RECORDED INFORMATION:
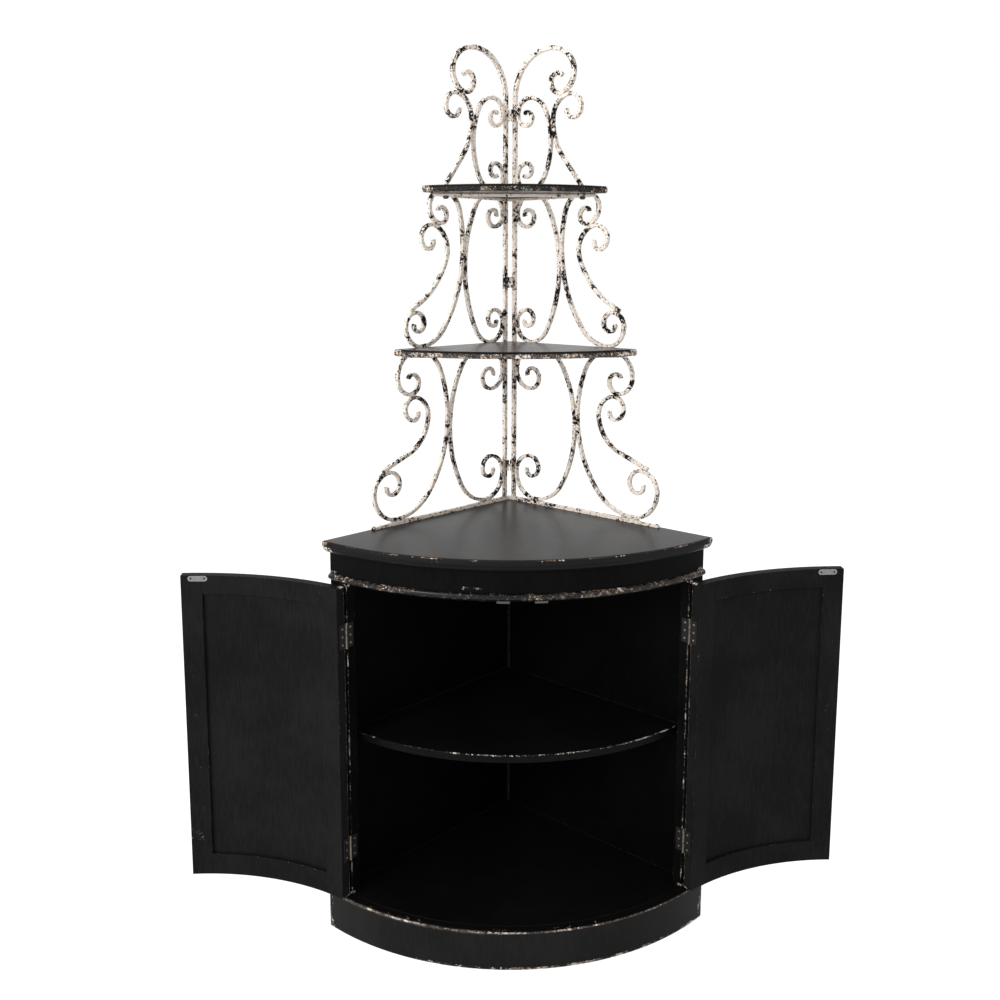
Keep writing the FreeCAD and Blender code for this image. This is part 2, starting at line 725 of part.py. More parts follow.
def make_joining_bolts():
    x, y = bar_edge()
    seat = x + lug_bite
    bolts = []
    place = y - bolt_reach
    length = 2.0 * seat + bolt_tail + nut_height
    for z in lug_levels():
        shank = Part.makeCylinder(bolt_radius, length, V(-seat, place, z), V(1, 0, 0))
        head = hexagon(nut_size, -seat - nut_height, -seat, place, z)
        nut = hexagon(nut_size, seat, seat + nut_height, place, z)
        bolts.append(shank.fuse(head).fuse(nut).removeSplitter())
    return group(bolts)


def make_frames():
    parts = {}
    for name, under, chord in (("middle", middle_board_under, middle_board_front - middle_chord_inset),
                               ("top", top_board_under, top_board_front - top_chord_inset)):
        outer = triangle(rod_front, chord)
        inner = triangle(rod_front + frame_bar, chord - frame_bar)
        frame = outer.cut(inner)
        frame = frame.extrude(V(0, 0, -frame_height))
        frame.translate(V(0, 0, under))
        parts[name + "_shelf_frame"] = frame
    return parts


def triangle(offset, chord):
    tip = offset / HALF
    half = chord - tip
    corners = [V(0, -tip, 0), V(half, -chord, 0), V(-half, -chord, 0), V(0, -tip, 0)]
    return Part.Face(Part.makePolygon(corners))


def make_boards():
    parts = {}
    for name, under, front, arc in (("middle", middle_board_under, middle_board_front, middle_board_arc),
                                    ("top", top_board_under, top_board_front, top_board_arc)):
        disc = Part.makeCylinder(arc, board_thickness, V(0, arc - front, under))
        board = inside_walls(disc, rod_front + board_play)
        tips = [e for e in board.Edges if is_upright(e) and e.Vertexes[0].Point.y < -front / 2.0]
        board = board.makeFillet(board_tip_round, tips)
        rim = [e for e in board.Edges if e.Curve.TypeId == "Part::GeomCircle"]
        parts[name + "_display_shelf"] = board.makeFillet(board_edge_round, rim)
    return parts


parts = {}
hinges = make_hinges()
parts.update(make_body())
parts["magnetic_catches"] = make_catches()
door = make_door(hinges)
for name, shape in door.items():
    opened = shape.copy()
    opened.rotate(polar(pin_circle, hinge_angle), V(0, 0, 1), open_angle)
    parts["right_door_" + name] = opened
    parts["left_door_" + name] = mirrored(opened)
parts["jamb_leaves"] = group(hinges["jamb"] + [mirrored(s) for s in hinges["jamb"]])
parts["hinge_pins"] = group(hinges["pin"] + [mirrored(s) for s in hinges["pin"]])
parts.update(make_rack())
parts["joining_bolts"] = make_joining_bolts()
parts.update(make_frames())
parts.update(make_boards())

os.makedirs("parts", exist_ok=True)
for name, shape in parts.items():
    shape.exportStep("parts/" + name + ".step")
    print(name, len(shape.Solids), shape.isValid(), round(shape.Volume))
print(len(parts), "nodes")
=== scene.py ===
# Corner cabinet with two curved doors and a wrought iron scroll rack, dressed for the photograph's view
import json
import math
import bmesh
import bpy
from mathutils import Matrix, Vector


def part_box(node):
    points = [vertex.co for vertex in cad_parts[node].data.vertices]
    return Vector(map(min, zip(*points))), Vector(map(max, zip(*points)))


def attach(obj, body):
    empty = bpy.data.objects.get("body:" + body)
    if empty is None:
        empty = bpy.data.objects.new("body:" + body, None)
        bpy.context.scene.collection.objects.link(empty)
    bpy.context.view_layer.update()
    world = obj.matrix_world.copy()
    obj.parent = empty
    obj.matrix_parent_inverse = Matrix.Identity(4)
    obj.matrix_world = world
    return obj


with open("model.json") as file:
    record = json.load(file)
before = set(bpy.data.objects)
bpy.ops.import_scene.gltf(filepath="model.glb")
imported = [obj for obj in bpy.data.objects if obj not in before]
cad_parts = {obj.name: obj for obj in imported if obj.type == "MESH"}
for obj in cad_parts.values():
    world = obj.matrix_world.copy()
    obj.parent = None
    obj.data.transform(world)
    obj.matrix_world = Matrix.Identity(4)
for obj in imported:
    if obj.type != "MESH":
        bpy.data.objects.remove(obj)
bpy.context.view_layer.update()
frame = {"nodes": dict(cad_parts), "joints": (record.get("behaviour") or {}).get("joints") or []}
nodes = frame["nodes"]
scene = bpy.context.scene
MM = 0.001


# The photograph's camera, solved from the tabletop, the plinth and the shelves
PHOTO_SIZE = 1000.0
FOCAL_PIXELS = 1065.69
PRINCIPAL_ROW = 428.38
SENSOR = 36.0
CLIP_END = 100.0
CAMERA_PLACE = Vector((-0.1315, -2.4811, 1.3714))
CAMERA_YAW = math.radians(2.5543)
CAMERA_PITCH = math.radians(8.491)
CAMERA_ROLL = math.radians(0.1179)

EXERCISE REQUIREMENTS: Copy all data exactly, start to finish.

RESPONSE TO THE EXERCISE:
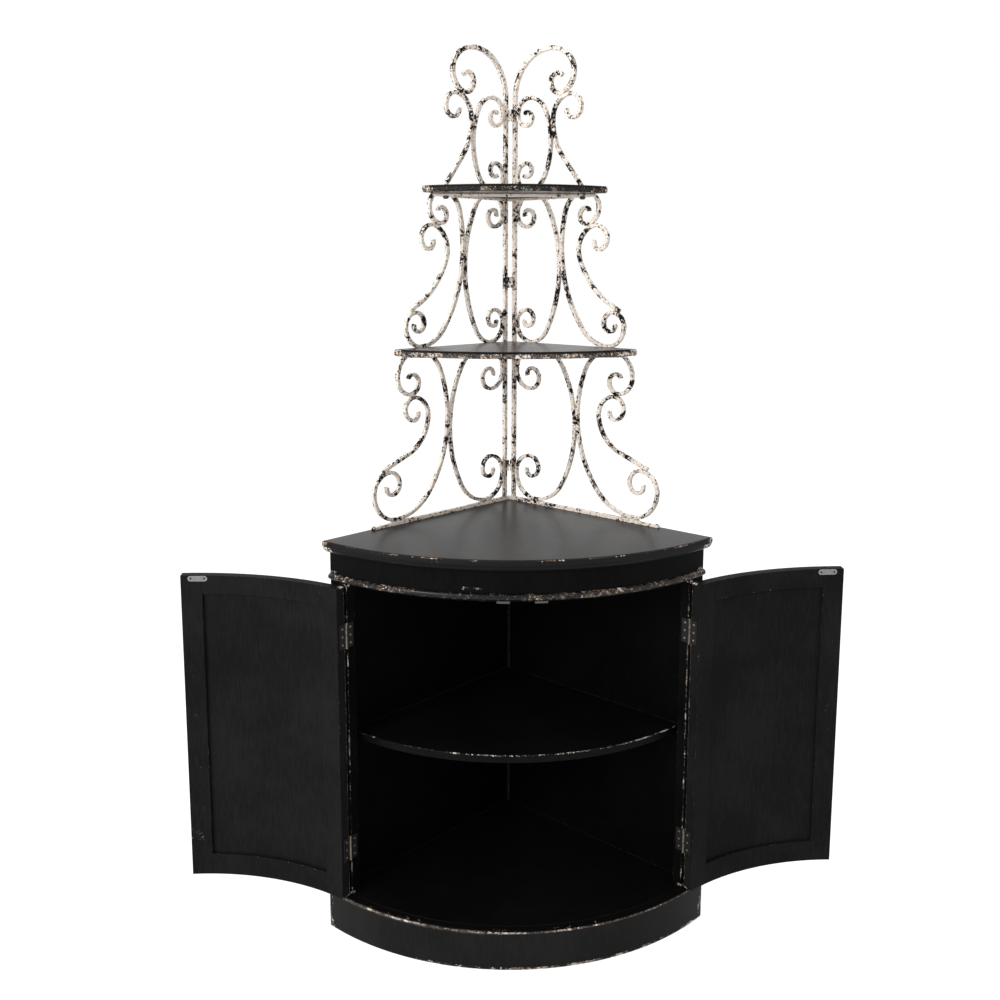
Keep writing the FreeCAD and Blender code for this image. This is part 2, starting at line 725 of part.py. More parts follow.
def make_joining_bolts():
    x, y = bar_edge()
    seat = x + lug_bite
    bolts = []
    place = y - bolt_reach
    length = 2.0 * seat + bolt_tail + nut_height
    for z in lug_levels():
        shank = Part.makeCylinder(bolt_radius, length, V(-seat, place, z), V(1, 0, 0))
        head = hexagon(nut_size, -seat - nut_height, -seat, place, z)
        nut = hexagon(nut_size, seat, seat + nut_height, place, z)
        bolts.append(shank.fuse(head).fuse(nut).removeSplitter())
    return group(bolts)


def make_frames():
    parts = {}
    for name, under, chord in (("middle", middle_board_under, middle_board_front - middle_chord_inset),
                               ("top", top_board_under, top_board_front - top_chord_inset)):
        outer = triangle(rod_front, chord)
        inner = triangle(rod_front + frame_bar, chord - frame_bar)
        frame = outer.cut(inner)
        frame = frame.extrude(V(0, 0, -frame_height))
        frame.translate(V(0, 0, under))
        parts[name + "_shelf_frame"] = frame
    return parts


def triangle(offset, chord):
    tip = offset / HALF
    half = chord - tip
    corners = [V(0, -tip, 0), V(half, -chord, 0), V(-half, -chord, 0), V(0, -tip, 0)]
    return Part.Face(Part.makePolygon(corners))


def make_boards():
    parts = {}
    for name, under, front, arc in (("middle", middle_board_under, middle_board_front, middle_board_arc),
                                    ("top", top_board_under, top_board_front, top_board_arc)):
        disc = Part.makeCylinder(arc, board_thickness, V(0, arc - front, under))
        board = inside_walls(disc, rod_front + board_play)
        tips = [e for e in board.Edges if is_upright(e) and e.Vertexes[0].Point.y < -front / 2.0]
        board = board.makeFillet(board_tip_round, tips)
        rim = [e for e in board.Edges if e.Curve.TypeId == "Part::GeomCircle"]
        parts[name + "_display_shelf"] = board.makeFillet(board_edge_round, rim)
    return parts


parts = {}
hinges = make_hinges()
parts.update(make_body())
parts["magnetic_catches"] = make_catches()
door = make_door(hinges)
for name, shape in door.items():
    opened = shape.copy()
    opened.rotate(polar(pin_circle, hinge_angle), V(0, 0, 1), open_angle)
    parts["right_door_" + name] = opened
    parts["left_door_" + name] = mirrored(opened)
parts["jamb_leaves"] = group(hinges["jamb"] + [mirrored(s) for s in hinges["jamb"]])
parts["hinge_pins"] = group(hinges["pin"] + [mirrored(s) for s in hinges["pin"]])
parts.update(make_rack())
parts["joining_bolts"] = make_joining_bolts()
parts.update(make_frames())
parts.update(make_boards())

os.makedirs("parts", exist_ok=True)
for name, shape in parts.items():
    shape.exportStep("parts/" + name + ".step")
    print(name, len(shape.Solids), shape.isValid(), round(shape.Volume))
print(len(parts), "nodes")
=== scene.py ===
# Corner cabinet with two curved doors and a wrought iron scroll rack, dressed for the photograph's view
import json
import math
import bmesh
import bpy
from mathutils import Matrix, Vector


def part_box(node):
    points = [vertex.co for vertex in cad_parts[node].data.vertices]
    return Vector(map(min, zip(*points))), Vector(map(max, zip(*points)))


def attach(obj, body):
    empty = bpy.data.objects.get("body:" + body)
    if empty is None:
        empty = bpy.data.objects.new("body:" + body, None)
        bpy.context.scene.collection.objects.link(empty)
    bpy.context.view_layer.update()
    world = obj.matrix_world.copy()
    obj.parent = empty
    obj.matrix_parent_inverse = Matrix.Identity(4)
    obj.matrix_world = world
    return obj


with open("model.json") as file:
    record = json.load(file)
before = set(bpy.data.objects)
bpy.ops.import_scene.gltf(filepath="model.glb")
imported = [obj for obj in bpy.data.objects if obj not in before]
cad_parts = {obj.name: obj for obj in imported if obj.type == "MESH"}
for obj in cad_parts.values():
    world = obj.matrix_world.copy()
    obj.parent = None
    obj.data.transform(world)
    obj.matrix_world = Matrix.Identity(4)
for obj in imported:
    if obj.type != "MESH":
        bpy.data.objects.remove(obj)
bpy.context.view_layer.update()
frame = {"nodes": dict(cad_parts), "joints": (record.get("behaviour") or {}).get("joints") or []}
nodes = frame["nodes"]
scene = bpy.context.scene
MM = 0.001


# The photograph's camera, solved from the tabletop, the plinth and the shelves
PHOTO_SIZE = 1000.0
FOCAL_PIXELS = 1065.69
PRINCIPAL_ROW = 428.38
SENSOR = 36.0
CLIP_END = 100.0
CAMERA_PLACE = Vector((-0.1315, -2.4811, 1.3714))
CAMERA_YAW = math.radians(2.5543)
CAMERA_PITCH = math.radians(8.491)
CAMERA_ROLL = math.radians(0.1179)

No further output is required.